(Work required): Search the entries below. Return every line that has "pose" in it.

# Provided records start

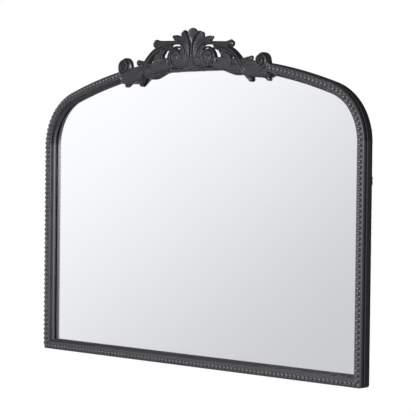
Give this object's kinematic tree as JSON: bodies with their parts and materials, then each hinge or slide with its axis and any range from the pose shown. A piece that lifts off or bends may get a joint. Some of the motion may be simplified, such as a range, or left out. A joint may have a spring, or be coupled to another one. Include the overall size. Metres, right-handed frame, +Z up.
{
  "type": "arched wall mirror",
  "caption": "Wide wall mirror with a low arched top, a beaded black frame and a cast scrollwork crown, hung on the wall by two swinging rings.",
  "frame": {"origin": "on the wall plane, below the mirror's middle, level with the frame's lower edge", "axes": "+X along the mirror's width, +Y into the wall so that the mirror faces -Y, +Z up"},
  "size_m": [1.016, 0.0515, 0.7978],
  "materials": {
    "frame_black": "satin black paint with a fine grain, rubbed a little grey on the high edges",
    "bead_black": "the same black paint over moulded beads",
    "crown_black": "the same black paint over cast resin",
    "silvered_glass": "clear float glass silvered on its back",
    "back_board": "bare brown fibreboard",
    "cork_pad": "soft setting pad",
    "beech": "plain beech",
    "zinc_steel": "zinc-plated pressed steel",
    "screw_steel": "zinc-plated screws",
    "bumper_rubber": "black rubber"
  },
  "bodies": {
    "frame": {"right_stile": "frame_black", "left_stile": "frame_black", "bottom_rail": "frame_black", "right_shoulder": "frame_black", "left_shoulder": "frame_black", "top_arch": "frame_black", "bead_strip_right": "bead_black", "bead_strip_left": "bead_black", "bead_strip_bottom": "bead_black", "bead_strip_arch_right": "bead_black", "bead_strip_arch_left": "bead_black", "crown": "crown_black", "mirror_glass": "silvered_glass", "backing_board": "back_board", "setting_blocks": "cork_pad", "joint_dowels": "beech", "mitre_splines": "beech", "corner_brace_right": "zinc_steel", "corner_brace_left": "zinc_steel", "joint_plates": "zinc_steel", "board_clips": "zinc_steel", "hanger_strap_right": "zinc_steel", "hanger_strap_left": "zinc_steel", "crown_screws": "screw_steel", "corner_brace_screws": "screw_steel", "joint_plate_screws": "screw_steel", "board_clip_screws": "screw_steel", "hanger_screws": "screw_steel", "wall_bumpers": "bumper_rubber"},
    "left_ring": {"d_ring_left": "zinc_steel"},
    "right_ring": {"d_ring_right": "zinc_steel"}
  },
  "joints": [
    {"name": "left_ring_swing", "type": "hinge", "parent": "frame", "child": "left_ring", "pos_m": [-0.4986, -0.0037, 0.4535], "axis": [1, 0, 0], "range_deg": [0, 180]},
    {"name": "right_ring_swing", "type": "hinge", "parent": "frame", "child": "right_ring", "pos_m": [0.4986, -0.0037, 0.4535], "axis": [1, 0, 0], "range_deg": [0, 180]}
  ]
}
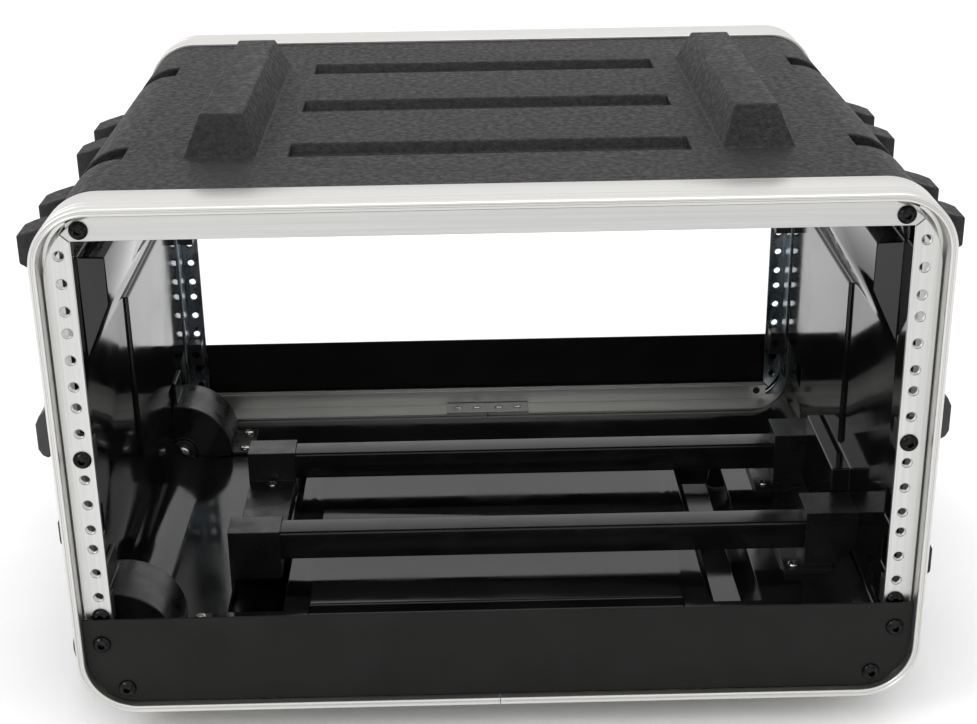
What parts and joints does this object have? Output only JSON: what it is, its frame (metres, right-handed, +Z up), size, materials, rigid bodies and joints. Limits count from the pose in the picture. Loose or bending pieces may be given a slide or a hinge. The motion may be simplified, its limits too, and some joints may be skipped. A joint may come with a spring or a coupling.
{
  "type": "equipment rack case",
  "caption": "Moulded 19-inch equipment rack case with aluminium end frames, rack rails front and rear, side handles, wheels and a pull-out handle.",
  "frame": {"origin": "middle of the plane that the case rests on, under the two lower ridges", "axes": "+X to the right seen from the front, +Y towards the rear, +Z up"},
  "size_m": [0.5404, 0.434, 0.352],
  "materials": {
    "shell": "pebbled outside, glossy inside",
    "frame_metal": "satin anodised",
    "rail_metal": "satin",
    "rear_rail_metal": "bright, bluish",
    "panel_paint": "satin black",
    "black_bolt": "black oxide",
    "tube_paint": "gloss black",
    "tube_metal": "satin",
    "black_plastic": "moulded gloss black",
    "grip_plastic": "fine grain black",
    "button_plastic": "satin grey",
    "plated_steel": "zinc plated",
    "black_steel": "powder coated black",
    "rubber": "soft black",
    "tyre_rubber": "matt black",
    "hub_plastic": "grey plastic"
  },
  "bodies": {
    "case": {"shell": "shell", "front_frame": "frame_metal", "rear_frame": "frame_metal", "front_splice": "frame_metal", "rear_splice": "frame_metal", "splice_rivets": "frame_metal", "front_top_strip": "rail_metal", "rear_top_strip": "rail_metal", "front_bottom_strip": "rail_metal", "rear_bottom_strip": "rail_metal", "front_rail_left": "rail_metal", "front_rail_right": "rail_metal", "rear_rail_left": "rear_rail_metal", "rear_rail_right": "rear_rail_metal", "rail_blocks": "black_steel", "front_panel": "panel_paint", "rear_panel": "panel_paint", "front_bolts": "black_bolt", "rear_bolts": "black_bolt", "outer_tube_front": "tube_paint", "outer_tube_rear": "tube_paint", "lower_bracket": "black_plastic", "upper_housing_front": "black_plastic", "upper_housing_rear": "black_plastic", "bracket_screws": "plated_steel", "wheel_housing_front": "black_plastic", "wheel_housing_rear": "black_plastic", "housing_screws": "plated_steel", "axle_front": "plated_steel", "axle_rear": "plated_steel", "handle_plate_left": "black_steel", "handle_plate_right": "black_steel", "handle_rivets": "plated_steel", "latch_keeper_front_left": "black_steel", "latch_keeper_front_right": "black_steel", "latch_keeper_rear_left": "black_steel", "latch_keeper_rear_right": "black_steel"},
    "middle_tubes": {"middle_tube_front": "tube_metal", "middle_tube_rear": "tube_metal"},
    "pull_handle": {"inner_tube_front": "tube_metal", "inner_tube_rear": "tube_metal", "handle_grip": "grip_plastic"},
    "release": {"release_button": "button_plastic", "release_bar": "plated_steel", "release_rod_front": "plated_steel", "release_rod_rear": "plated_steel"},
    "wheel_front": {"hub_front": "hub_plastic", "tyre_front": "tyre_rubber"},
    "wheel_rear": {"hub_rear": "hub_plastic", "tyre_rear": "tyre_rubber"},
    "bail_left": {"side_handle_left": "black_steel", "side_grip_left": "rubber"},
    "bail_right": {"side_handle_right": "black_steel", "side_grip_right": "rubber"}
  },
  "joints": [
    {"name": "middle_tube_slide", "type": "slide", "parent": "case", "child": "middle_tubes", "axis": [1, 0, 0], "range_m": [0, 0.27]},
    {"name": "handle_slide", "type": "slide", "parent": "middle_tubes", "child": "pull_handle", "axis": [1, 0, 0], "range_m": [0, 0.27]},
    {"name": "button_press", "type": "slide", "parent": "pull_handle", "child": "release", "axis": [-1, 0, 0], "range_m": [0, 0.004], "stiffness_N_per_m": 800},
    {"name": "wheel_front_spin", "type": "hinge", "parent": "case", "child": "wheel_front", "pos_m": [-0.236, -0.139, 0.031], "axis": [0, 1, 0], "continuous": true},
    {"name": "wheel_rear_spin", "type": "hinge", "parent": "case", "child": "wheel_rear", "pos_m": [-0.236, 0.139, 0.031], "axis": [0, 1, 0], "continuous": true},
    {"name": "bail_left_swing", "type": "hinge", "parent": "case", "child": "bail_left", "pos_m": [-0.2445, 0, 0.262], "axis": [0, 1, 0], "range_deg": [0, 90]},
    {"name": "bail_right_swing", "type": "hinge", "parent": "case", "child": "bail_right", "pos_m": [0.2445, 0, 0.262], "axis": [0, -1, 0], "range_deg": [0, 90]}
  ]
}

# Provided records end

(Response):
Give this object's kinematic tree as JSON: bodies with their parts and materials, then each hinge or slide with its axis and any range from the pose shown. A piece that lifts off or bends may get a joint. Some of the motion may be simplified, such as a range, or left out. A joint may have a spring, or be coupled to another one. Include the overall size. Metres, right-handed frame, +Z up.
What parts and joints does this object have? Output only JSON: what it is, its frame (metres, right-handed, +Z up), size, materials, rigid bodies and joints. Limits count from the pose in the picture. Loose or bending pieces may be given a slide or a hinge. The motion may be simplified, its limits too, and some joints may be skipped. A joint may come with a spring or a coupling.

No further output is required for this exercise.